● **WHAT TO PRODUCE**
Pick every line from the data that holds the word "code".

(Data items)
......

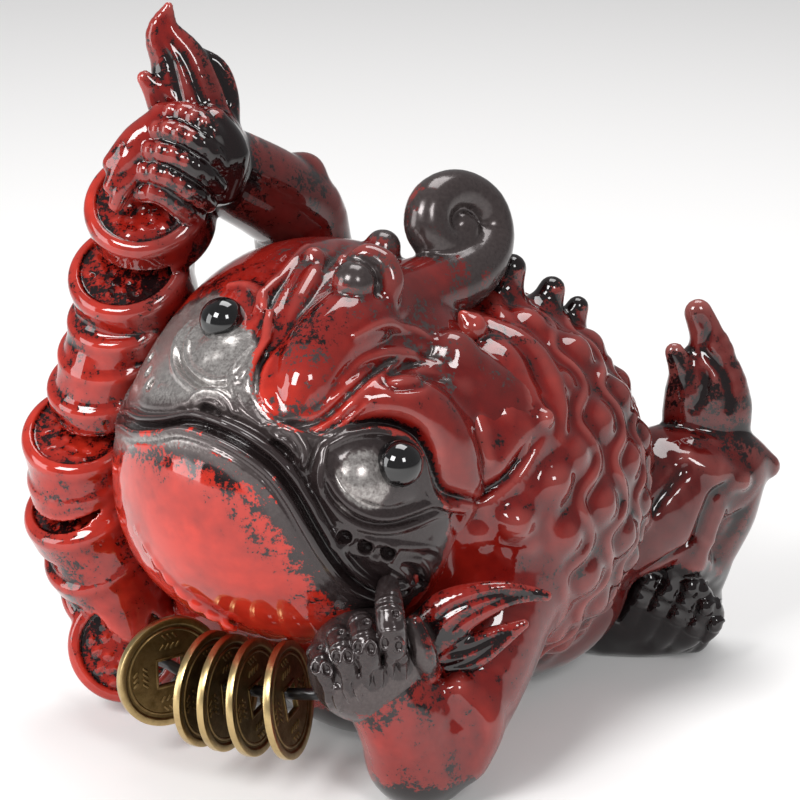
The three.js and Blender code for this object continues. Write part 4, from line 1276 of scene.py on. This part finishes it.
# Brass coins: five loose cast-brass cash coins, 28 mm across, with a raised rim, a framed square
# hole and shallow strokes in the sunk field. Wear keeps the rims bright and leaves the field brown.
COIN_DIAMETER = 0.028
COIN_THICKNESS = 0.0018
RIM_WIDTH = 0.0019
FIELD_DEPTH = 0.00045
HOLE_WIDTH = 0.0064
bpy.ops.object.select_all(action="DESELECT")
bpy.ops.mesh.primitive_cylinder_add(vertices=96, radius=COIN_DIAMETER / 2, depth=COIN_THICKNESS, location=(0, 0, 0))
coin = bpy.context.active_object
bpy.ops.object.mode_set(mode="EDIT")
bpy.ops.mesh.select_mode(type="FACE")
LEDGE = 0.0002  # height of the fine ring inside the rim
insets = [(RIM_WIDTH - 0.0002, 0), (0.0003, FIELD_DEPTH), (0.0006, 0), (0.00025, -LEDGE), (0.0003, 0), (0.00025, LEDGE)]
for side in (1, -1):
    for width, sink in insets:
        bpy.ops.object.mode_set(mode="OBJECT")
        faces = [f for f in coin.data.polygons if f.normal.z * side > 0.9 and len(f.vertices) > 90]
        cap = max(faces, key=lambda f: f.area)
        for f in coin.data.polygons:
            f.select = f.index == cap.index
        bpy.ops.object.mode_set(mode="EDIT")
        bpy.ops.mesh.inset(thickness=width, depth=0)
        bpy.ops.transform.translate(value=(0, 0, -side * sink))
bpy.ops.object.mode_set(mode="OBJECT")


def bar(place, size, turn):
    """A small raised bar with rounded edges, which stands in both faces of the coin."""
    bpy.ops.object.select_all(action="DESELECT")
    bpy.ops.mesh.primitive_cube_add(size=1, location=place, rotation=(0, 0, turn))
    made = bpy.context.active_object
    made.scale = size
    bpy.ops.object.transform_apply(location=True, rotation=True, scale=True)
    edges = made.modifiers.new("edges", "BEVEL")
    edges.width, edges.segments = min(size) * 0.3, 2
    bpy.ops.object.modifier_apply(modifier=edges.name)
    return made


FRAME_WIDTH = 0.0008
bar_height = COIN_THICKNESS - 2 * FIELD_DEPTH + 0.0005
stroke_rows = [(0.0068, 0.7, (-0.0021, -0.0007, 0.0007, 0.0021)), (0.0094, -0.7, (-0.0014, 0, 0.0014))]
raised = []
for k in range(4):
    turn = math.pi / 2 * k
    out = HOLE_WIDTH / 2 + FRAME_WIDTH / 2
    frame_size = (FRAME_WIDTH, HOLE_WIDTH + 2 * FRAME_WIDTH, bar_height)
    raised.append(bar((out * math.cos(turn), out * math.sin(turn), 0), frame_size, turn))
    for far, lean, strokes in stroke_rows:
        for along in strokes:
            x = far * math.cos(turn) - along * math.sin(turn)
            y = far * math.sin(turn) + along * math.cos(turn)
            raised.append(bar((x, y, 0), (0.0018, 0.0006, bar_height + 0.0001), turn + lean))
# The hole is cut through the disc, and the frame and the strokes are joined on.
bpy.ops.object.select_all(action="DESELECT")
bpy.ops.mesh.primitive_cube_add(size=1, location=(0, 0, 0))
punch = bpy.context.active_object
punch.scale = (HOLE_WIDTH, HOLE_WIDTH, 0.01)
bpy.ops.object.transform_apply(scale=True)
bpy.ops.object.select_all(action="DESELECT")
bpy.context.view_layer.objects.active = coin
coin.select_set(True)
cut = coin.modifiers.new("hole", "BOOLEAN")
cut.operation, cut.object, cut.solver = "DIFFERENCE", punch, "EXACT"
bpy.ops.object.modifier_apply(modifier=cut.name)
bpy.data.objects.remove(punch)
worn = coin.modifiers.new("worn_edges", "BEVEL")
worn.width, worn.segments, worn.limit_method, worn.angle_limit = 0.0002, 2, "ANGLE", math.radians(50)
bpy.ops.object.modifier_apply(modifier=worn.name)
for made in raised:
    made.select_set(True)
bpy.ops.object.join()
bpy.ops.object.shade_smooth_by_angle(angle=math.radians(35))
heights = np.array([abs(p.co.z) for p in coin.data.vertices])
outs = np.array([math.hypot(p.co.x, p.co.y) for p in coin.data.vertices])
worn_high = np.clip((heights - (COIN_THICKNESS / 2 - FIELD_DEPTH)) / FIELD_DEPTH, 0, 1)
worn_high = np.where(outs > COIN_DIAMETER / 2 - 0.0006, 1, worn_high * 0.6)
paint(coin, worn=worn_high)

brass = new_material("aged_cast_brass")
bright = reckoned(brass, "MULTIPLY_ADD", grain(brass, 3, 6, 0.7), 1.2, stored(brass, "worn"))
shades = [(0.05, "#5A4829"), (0.45, "#86704A"), (0.95, "#C0A878")]
brass_surface = {
    "Base Color": ramp(brass, mapped(brass, bright, 0.35, 1.7), shades),
    "Metallic": 1.0,
    "Roughness": mapped(brass, bright, 0.4, 1.4, 0.55, 0.3),
    "Normal": bumps(brass, grain(brass, 0.5, 3, 0.6), strength=0.3, height=0.0001),
}
coin.data.materials.append(finish_material(brass, brass_surface))

coin_places = [
    (0.32, (0.55, -0.84, 0.01)),
    (0.51, (0.87, -0.48, 0.04)),
    (0.583, (0.9, -0.42, 0.06)),
    (0.675, (0.92, -0.37, 0.12)),
    (0.79, (0.94, -0.3, 0.15)),
]
route = curve(cord_route, 0.2)[0]
run = np.concatenate([[0], np.cumsum(np.linalg.norm(np.diff(route, axis=0), axis=1))])
for number, (share, normal) in enumerate(coin_places, 1):
    at = v(*[np.interp(share * run[-1], run, route[:, k]) for k in range(3)]) * unit
    out = normalized(v(*normal))
    across = normalized(np.cross(out, v(0, 0, 1)))
    up = np.cross(across, out)
    at = at - up * ((HOLE_WIDTH - CORD_THICKNESS) / 2 - 0.00015)
    made = coin if number == len(coin_places) else bpy.data.objects.new("coin", coin.data.copy())
    if made is not coin:
        bpy.context.scene.collection.objects.link(made)
    turned = Matrix([(across[k], up[k], out[k], at[k]) for k in range(3)] + [(0, 0, 0, 1)])
    made.data.transform(turned)
    made.name = made.data.name = f"cash_coin_{number}"
    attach(made, "root")
    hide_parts(f"brass_coin_{number}")
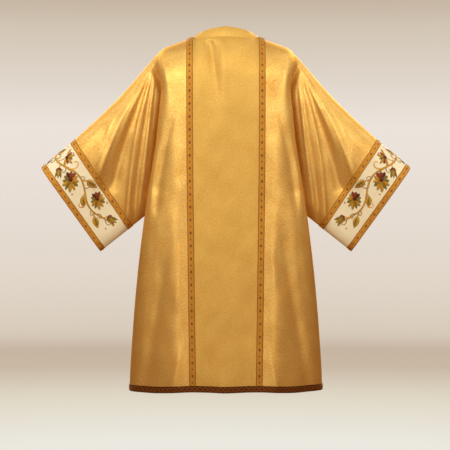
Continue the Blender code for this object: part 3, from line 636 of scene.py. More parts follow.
def creased_sleeve(half, hand, creases):
    """A half sleeve with its creases, which fade at the armhole and the upper and lower edges."""
    shift_x, shift_z = RIGHT_SHIFT if hand > 0 else (0.0, 0.0)
    power = RIGHT_POWER if hand > 0 else 1.0
    x, z = half[..., 0], half[..., 2]
    lift = creases_at(x - shift_x, z - shift_z, creases) * power + ripples_at(hand * x, z)
    from_seam = lengths(half)
    from_upper = lengths(half, axis=1)
    from_edge = np.minimum(from_upper, from_upper[:, -1:] - from_upper)
    lift *= smooth(from_seam / CREASE_FADE) * smooth(from_edge / CREASE_FADE)
    v = ARMHOLE_VALLEY
    far = v.upper_far + (v.lower_far - v.upper_far) * from_upper / from_upper[:, -1:]
    sunk = np.exp(-(((from_seam - far) / v.wide) ** 2)) * smooth(from_seam / far)
    lift -= v.deep * sunk * smooth(from_edge / v.ends)
    stiff_from = BLEND_RINGS + PLAIN_RINGS
    rings = np.arange(len(half))
    stiff = smooth((rings - stiff_from + BRAID_RINGS) / (2 * BRAID_RINGS))
    lift *= (1 - (1 - STIFF_SHARE) * stiff)[:, None]
    creased = half.copy()
    creased[..., 1] += lift
    return creased


def sleeve_grid(hand):
    """Outer points of a sleeve: rings from the armhole to the cuff, columns round it from the
    upper edge over the back and the lower edge to the front."""
    half = half_sleeve()
    back = creased_sleeve(half, hand, SLEEVE_BACK_CREASES) * [hand, -1, 1]
    front = creased_sleeve(half, hand, SLEEVE_FRONT_CREASES) * [hand, 1, 1]
    return np.concatenate([back, front[:, -2:0:-1]], axis=1)


# The neck band

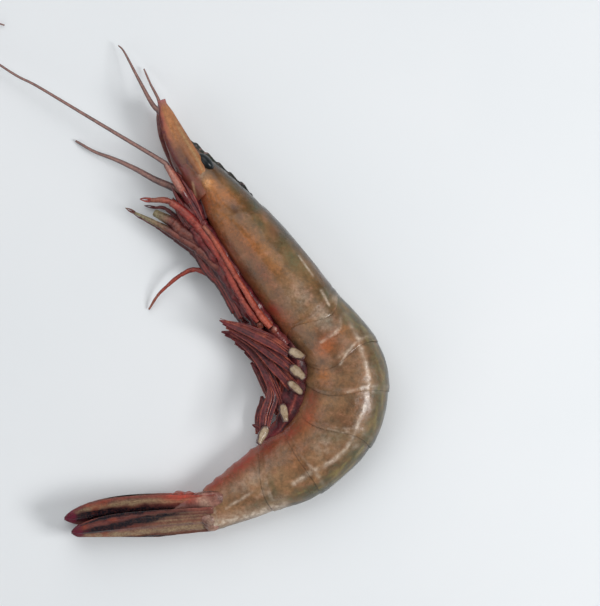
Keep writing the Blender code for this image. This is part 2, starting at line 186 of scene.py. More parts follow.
def stretched(tree, value, low, high, new_low=0.0, new_high=1.0):
    """The value, with its range from low to high stretched over a new one."""
    values = {"From Min": low, "From Max": high, "To Min": new_low, "To Max": new_high}
    return add_node(tree, "ShaderNodeMapRange", {"Value": value}, values).outputs[0]


def blended(tree, share, below, above):
    """Colour between two by a share. The first is a hex value or comes from a node."""
    links, values = {0: share}, {7: linear(above)}
    if isinstance(below, str):
        values[6] = linear(below)
    else:
        links[6] = below
    return add_node(tree, "ShaderNodeMix", links, values, data_type="RGBA").outputs[2]


def new_finish(name):
    """An empty node material, its tree and its Principled shader."""
    made = bpy.data.materials.new(name)
    made.use_nodes = True
    return made, made.node_tree, made.node_tree.nodes["Principled BSDF"]


def plain_finish(name, size, low, high, roughness):
    """Finish whose colour wanders between two, and its shader."""
    made, tree, shader = new_finish(name)
    tree.links.new(blended(tree, noise_over(tree, size, 3.0), low, high), shader.inputs["Base Color"])
    shader.inputs["Roughness"].default_value = roughness
    return made, shader


# %% Floor and lights
FLOOR_HALF_SIDE = 900.0
SKY_STRENGTH = 0.24
# Each lamp: name, place, side and power.
LAMPS = (
    ("lamp over the back", (430.0, -120.0, 420.0), 220.0, 2.1),
    ("lamp over the head", (-60.0, 420.0, 600.0), 800.0, 3.0),
    ("lamp over the belly", (-480.0, -200.0, 420.0), 500.0, 0.9),
)

floor_finish, _ = plain_finish("matt paper floor", 60.0, "#dfe3e6", "#e6e8ea", 0.9)
floor_mesh = bmesh.new()
bmesh.ops.create_grid(floor_mesh, x_segments=2, y_segments=2, size=FLOOR_HALF_SIDE * MM)
floor_data = bpy.data.meshes.new("floor")
floor_mesh.to_mesh(floor_data)
floor_mesh.free()
floor_data.materials.append(floor_finish)
floor = bpy.data.objects.new("floor", floor_data)
bpy.context.scene.collection.objects.link(floor)


def soft_lamp(name, place, side, power):
    """Square lamp that looks at the middle of the prawn."""
    data = bpy.data.lights.new(name, "AREA")
    data.size = side * MM
    data.energy = power
    lamp = bpy.data.objects.new(name, data)
    lamp.location = Vector(place) * MM
    lamp.rotation_euler = (-Vector(place)).to_track_quat("-Z", "Y").to_euler()
    bpy.context.scene.collection.objects.link(lamp)


for lamp_row in LAMPS:
    soft_lamp(*lamp_row)
sky = bpy.data.worlds.new("pale sky")
sky.use_nodes = True
sky_inputs = sky.node_tree.nodes["Background"].inputs
sky_inputs["Color"].default_value = linear("#f2f5f8")
sky_inputs["Strength"].default_value = SKY_STRENGTH
bpy.context.scene.world = sky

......

● **ANSWER TO THIS PROBLEM**
The three.js and Blender code for this object continues. Write part 4, from line 1276 of scene.py on. This part finishes it.
Continue the Blender code for this object: part 3, from line 636 of scene.py. More parts follow.
Keep writing the Blender code for this image. This is part 2, starting at line 186 of scene.py. More parts follow.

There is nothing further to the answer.